This is an old revision of the document!

Apache - Use .htaccess to hard-block spiders and crawlers

The .htaccess is a (hidden) file which can be found in any directory.

WARNING: Make a backup copy of the .htaccess file, as one dot or one comma too much or too little, can render your site inaccessible.

One of the things you can do, with .htaccess, is redirect web requests coming from certain IP addresses or user agents.

This blocks excessively active crawlers/bots by catching a string in the USER_AGENT field, and redirect their web requests to a “403 – Forbidden”, before the request even hits the webserver.

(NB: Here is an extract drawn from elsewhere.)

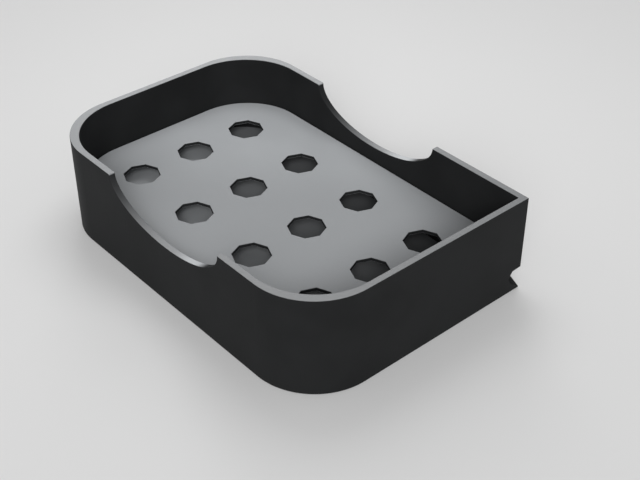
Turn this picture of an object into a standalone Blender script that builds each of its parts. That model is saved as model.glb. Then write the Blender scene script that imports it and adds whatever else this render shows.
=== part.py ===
# Soap dish: an open walled dish with a lift-out drain plate over a sloped sump.
# Metres, +Z up. The origin is on the surface it stands on, under the middle of the dish.
# +X runs along the dish and +Y across it. The square drain corner is at +X, +Y.

import math

import bmesh
import bpy
from mathutils import Matrix, Vector

# Dish body
DISH_LENGTH = 0.120
DISH_WIDTH = 0.080
BODY_HEIGHT = 0.031
WALL = 0.002
CORNER_RADIUS = 0.020
INNER_CORNER_RADIUS = 0.020
NOTCH_LENGTH = 0.050
NOTCH_DEPTH = 0.011
SHOULDER_WIDTH = 0.0045
FLOOR_SLOPE = math.radians(3.4)

# Drain plate
PLATE_LEVEL = 0.015
PLATE_THICKNESS = 0.0012
HOLE_SIZE = 0.0114
HOLE_PITCH_ALONG = 0.0268
HOLE_PITCH_ACROSS = 0.0201
HOLES_ALONG = 4
HOLES_ACROSS = 3

# Drain outlet, an eight-sided hole through the square corner
OUTLET_SIZE = 0.0068
OUTLET_LIP = 0.0003
OUTLET_TILT = math.radians(20)

# Foot pads
PAD_DIAMETER = 0.012
PAD_RECESS_DEPTH = 0.001
PAD_PROUD = 0.0002
PAD_INSET_ALONG = 0.019
PAD_INSET_ACROSS = 0.018
PAD_EDGE = 0.0002

# Fits and cutting
CLEARANCE = 0.0003
OVERRUN = 0.003

# Smoothness
HOLE_SIDES = 8
CORNER_STEPS = 16
NOTCH_STEPS = 72
PAD_STEPS = 32
PAD_EDGE_STEPS = 1
SMOOTH_ANGLE = math.radians(25)

# Levels above the underside of the body
PLATE_UNDERSIDE = PLATE_LEVEL - PLATE_THICKNESS
SHOULDER_LEVEL = PLATE_UNDERSIDE - CLEARANCE
SUMP_INSET = WALL + SHOULDER_WIDTH

# The outlet's axis crosses the corner edge at this level, and rises inwards
OUTLET_HALF_HEIGHT = OUTLET_SIZE / 2 / math.cos(OUTLET_TILT)
OUTLET_LEVEL = OUTLET_LIP + OUTLET_HALF_HEIGHT
OUTLET_RUN = SUMP_INSET * math.sqrt(2)
FLOOR_AT_OUTLET = OUTLET_LIP + OUTLET_RUN * math.tan(OUTLET_TILT)


def clear_scene():
    for leftover in list(bpy.data.objects):
        bpy.data.objects.remove(leftover, do_unlink=True)


def finish(name, colour, roughness):
    material = bpy.data.materials.new(name)
    material.use_nodes = True
    shader = material.node_tree.nodes["Principled BSDF"]
    shader.inputs["Base Color"].default_value = (*colour, 1)
    shader.inputs["Roughness"].default_value = roughness
    shader.inputs["Metallic"].default_value = 0
    return material


def put_in_scene(name, mesh):
    piece = bpy.data.objects.new(name, mesh)
    bpy.context.scene.collection.objects.link(piece)
    return piece


def mesh_from(name, shape):
    bmesh.ops.recalc_face_normals(shape, faces=shape.faces)
    mesh = bpy.data.meshes.new(name)
    shape.to_mesh(mesh)
    shape.free()
    return mesh


def dish_outline(inset, radius):
    """The dish's plan, drawn in by the inset: three round corners and the square drain corner."""
    half_length = DISH_LENGTH / 2 - inset
    half_width = DISH_WIDTH / 2 - inset
    points = [Vector((half_length, half_width, 0))]
    for side_x, side_y, start in ((-1, 1, 90), (-1, -1, 180), (1, -1, 270)):
        centre = Vector((side_x * (half_length - radius), side_y * (half_width - radius), 0))
        for step in range(CORNER_STEPS + 1):
            angle = math.radians(start + 90 * step / CORNER_STEPS)
            points.append(centre + radius * Vector((math.cos(angle), math.sin(angle), 0)))
    return points


def inner_outline(step):
    """The plan inside the walls, drawn in by a step from the walls' inner faces."""
    return dish_outline(WALL + step, INNER_CORNER_RADIUS - step)


def prism(name, outline, bottom, top):
    """A solid of the outline from the bottom to the top level."""
    shape = bmesh.new()
    base = shape.faces.new([shape.verts.new(point) for point in outline])
    bmesh.ops.translate(shape, verts=shape.verts, vec=(0, 0, bottom))
    raised = bmesh.ops.extrude_face_region(shape, geom=[base])["geom"]
    raised_corners = [part for part in raised if isinstance(part, bmesh.types.BMVert)]
    bmesh.ops.translate(shape, verts=raised_corners, vec=(0, 0, top - bottom))
    return put_in_scene(name, mesh_from(name, shape))


def rod(name, diameter, length, sides, turn=None, at=(0, 0, 0)):
    """A round or many-sided rod about its middle, turned and then moved."""
    shape = bmesh.new()
    bmesh.ops.create_cone(shape, cap_ends=True, segments=sides, depth=length,
                          radius1=diameter / 2, radius2=diameter / 2)
    bmesh.ops.transform(shape, verts=shape.verts, matrix=Matrix.Translation(at) @ (turn or Matrix()))
    return put_in_scene(name, mesh_from(name, shape))


def carve(blank, cutters):
    """Cuts each cutter out of the blank and shades what is left."""
    for cutter in cutters:
        cutter.hide_render = True
        cutter.display_type = "WIRE"
        cut = blank.modifiers.new(cutter.name, "BOOLEAN")
        cut.operation = "DIFFERENCE"
        cut.solver = "EXACT"
        cut.object = cutter
    graph = bpy.context.evaluated_depsgraph_get()
    carved = bpy.data.meshes.new_from_object(blank.evaluated_get(graph))
    blank.modifiers.clear()
    blank.data = carved
    for cutter in cutters:
        bpy.data.objects.remove(cutter, do_unlink=True)
    shade(blank)


def shade(piece):
    piece.data.shade_smooth()
    piece.data.set_sharp_from_angle(angle=SMOOTH_ANGLE)


def floor_height(place):
    """The sump's floor rises evenly from the outlet, in line with it in plan."""
    outlet = Vector((DISH_LENGTH / 2 - SUMP_INSET, DISH_WIDTH / 2 - SUMP_INSET))
    distance = (outlet - place.xy).dot(Vector((1, 1)).normalized())
    return FLOOR_AT_OUTLET + distance * math.tan(FLOOR_SLOPE)


def sump_cutter():
    cutter = prism("sump_cut", inner_outline(SHOULDER_WIDTH), 0, SHOULDER_LEVEL + OVERRUN)
    for corner in cutter.data.vertices:
        if corner.co.z < SHOULDER_LEVEL:
            corner.co.z = floor_height(corner.co)
    return cutter


def basin_cutter():
    return prism("basin_cut", inner_outline(0), SHOULDER_LEVEL, BODY_HEIGHT + OVERRUN)


def notch_cutter():
    """One long ellipse through both long walls, centred at the rim."""
    stretch = Matrix.Diagonal((NOTCH_LENGTH / (2 * NOTCH_DEPTH), 1, 1, 1))
    across = stretch @ Matrix.Rotation(math.pi / 2, 4, "X")
    length = DISH_WIDTH + 2 * OVERRUN
    return rod("notch_cut", 2 * NOTCH_DEPTH, length, NOTCH_STEPS, across, (0, 0, BODY_HEIGHT))


def outlet_cutter():
    """Runs out through the square corner at 45 degrees in plan, and down by its tilt."""
    inner_end = (OUTLET_RUN + OVERRUN) / math.cos(OUTLET_TILT)
    outer_end = OVERRUN / math.cos(OUTLET_TILT)
    along = Matrix.Rotation(math.pi / 4, 4, "Z") @ Matrix.Rotation(math.pi / 2 + OUTLET_TILT, 4, "Y")
    middle = along @ Vector((0, 0, (outer_end - inner_end) / 2))
    corner = Vector((DISH_LENGTH / 2, DISH_WIDTH / 2, OUTLET_LEVEL))
    return rod("outlet_cut", OUTLET_SIZE, inner_end + outer_end, HOLE_SIDES, along, corner + middle)


def pad_places():
    across = DISH_WIDTH / 2 - PAD_INSET_ACROSS
    along = DISH_LENGTH / 2 - PAD_INSET_ALONG
    return [(side_x * along, side_y * across) for side_x in (-1, 1) for side_y in (-1, 1)]


def pad_recess_cutters():
    size = PAD_DIAMETER + 2 * CLEARANCE
    depth = PAD_RECESS_DEPTH + OVERRUN
    level = PAD_RECESS_DEPTH - depth / 2
    return [rod(f"recess_cut_{number}", size, depth, PAD_STEPS, at=(x, y, level))
            for number, (x, y) in enumerate(pad_places(), start=1)]


def dish_body():
    body = prism("dish_body", dish_outline(0, CORNER_RADIUS), 0, BODY_HEIGHT)
    carve(body, [basin_cutter(), sump_cutter(), notch_cutter(), outlet_cutter(), *pad_recess_cutters()])
    body.location.z = PAD_PROUD
    body.data.materials.clear()
    body.data.materials.append(finish("charcoal body", (0.045, 0.046, 0.048), 0.55))
    return body


def plate_hole_cutters():
    thickness = PLATE_THICKNESS + 2 * OVERRUN
    cutters = []
    for along in range(HOLES_ALONG):
        for across in range(HOLES_ACROSS):
            x = (along - (HOLES_ALONG - 1) / 2) * HOLE_PITCH_ALONG
            y = (across - (HOLES_ACROSS - 1) / 2) * HOLE_PITCH_ACROSS
            at = (x, y, PLATE_THICKNESS / 2)
            cutters.append(rod(f"hole_cut_{along}_{across}", HOLE_SIZE, thickness, HOLE_SIDES, at=at))
    return cutters


def drain_plate():
    """Lies on the shoulder, one clearance above it, and lifts straight up."""
    plate = prism("drain_plate", inner_outline(CLEARANCE), 0, PLATE_THICKNESS)
    carve(plate, plate_hole_cutters())
    plate.location.z = PAD_PROUD + PLATE_UNDERSIDE
    plate.data.materials.clear()
    plate.data.materials.append(finish("light grey plate", (0.34, 0.345, 0.35), 0.5))
    return plate


def foot_pads():
    rubber = finish("dark rubber", (0.03, 0.03, 0.03), 0.8)
    thickness = PAD_RECESS_DEPTH + PAD_PROUD - CLEARANCE
    pads = []
    for number, (x, y) in enumerate(pad_places(), start=1):
        pad = rod(f"foot_pad_{number}", PAD_DIAMETER, thickness, PAD_STEPS)
        edge = pad.modifiers.new("edge", "BEVEL")
        edge.width = PAD_EDGE
        edge.segments = PAD_EDGE_STEPS
        edge.limit_method = "ANGLE"
        pad.location = (x, y, thickness / 2)
        pad.data.materials.append(rubber)
        shade(pad)
        pads.append(pad)
    return pads


def build():
    clear_scene()
    frame = bpy.data.objects.new("soap_dish", None)
    bpy.context.scene.collection.objects.link(frame)
    for piece in (dish_body(), drain_plate(), *foot_pads()):
        piece.parent = frame


build()
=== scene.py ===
import math

import bmesh
import bpy
from mathutils import Matrix, Vector


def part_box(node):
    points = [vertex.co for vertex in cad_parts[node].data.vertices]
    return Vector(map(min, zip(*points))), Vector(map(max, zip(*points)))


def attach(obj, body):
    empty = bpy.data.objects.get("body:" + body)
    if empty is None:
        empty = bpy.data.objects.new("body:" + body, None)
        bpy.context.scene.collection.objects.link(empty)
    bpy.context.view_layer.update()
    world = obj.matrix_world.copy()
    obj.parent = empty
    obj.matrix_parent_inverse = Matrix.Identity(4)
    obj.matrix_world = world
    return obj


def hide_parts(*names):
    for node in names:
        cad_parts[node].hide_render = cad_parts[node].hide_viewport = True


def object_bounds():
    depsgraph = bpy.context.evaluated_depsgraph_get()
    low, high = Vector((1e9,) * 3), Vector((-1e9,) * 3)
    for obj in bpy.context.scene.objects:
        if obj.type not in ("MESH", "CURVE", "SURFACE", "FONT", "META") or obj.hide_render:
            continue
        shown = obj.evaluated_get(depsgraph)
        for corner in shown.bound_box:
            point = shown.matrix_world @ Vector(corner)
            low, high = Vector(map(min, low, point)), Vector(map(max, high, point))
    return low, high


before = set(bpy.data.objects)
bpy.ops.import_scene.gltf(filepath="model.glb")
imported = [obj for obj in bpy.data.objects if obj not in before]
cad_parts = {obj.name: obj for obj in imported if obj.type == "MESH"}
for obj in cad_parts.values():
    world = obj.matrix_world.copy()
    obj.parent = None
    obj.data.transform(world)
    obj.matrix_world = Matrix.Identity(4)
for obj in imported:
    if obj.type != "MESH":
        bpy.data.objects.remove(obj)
cadLow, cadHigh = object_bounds()

bodyLow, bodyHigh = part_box("dish_body")
plateLow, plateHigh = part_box("drain_plate")
padNumbers = (1, 2, 3, 4)


# Finishes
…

Add the following lines to a website's .htaccess file:

.htaccess

#redirect bad bots to one page 
RewriteEngine on
RewriteCond %{HTTP_USER_AGENT} facebookexternalhit [NC,OR] 
RewriteCond %{HTTP_USER_AGENT} Twitterbot [NC,OR]
RewriteCond %{HTTP_USER_AGENT} Baiduspider [NC,OR]
RewriteCond %{HTTP_USER_AGENT} MetaURI [NC,OR]
RewriteCond %{HTTP_USER_AGENT} mediawords [NC,OR]
RewriteCond %{HTTP_USER_AGENT} FlipboardProxy [NC]
RewriteCond %{REQUEST_URI} !\/nocrawler.htm
RewriteRule .* http://yoursite/nocrawler.htm [L]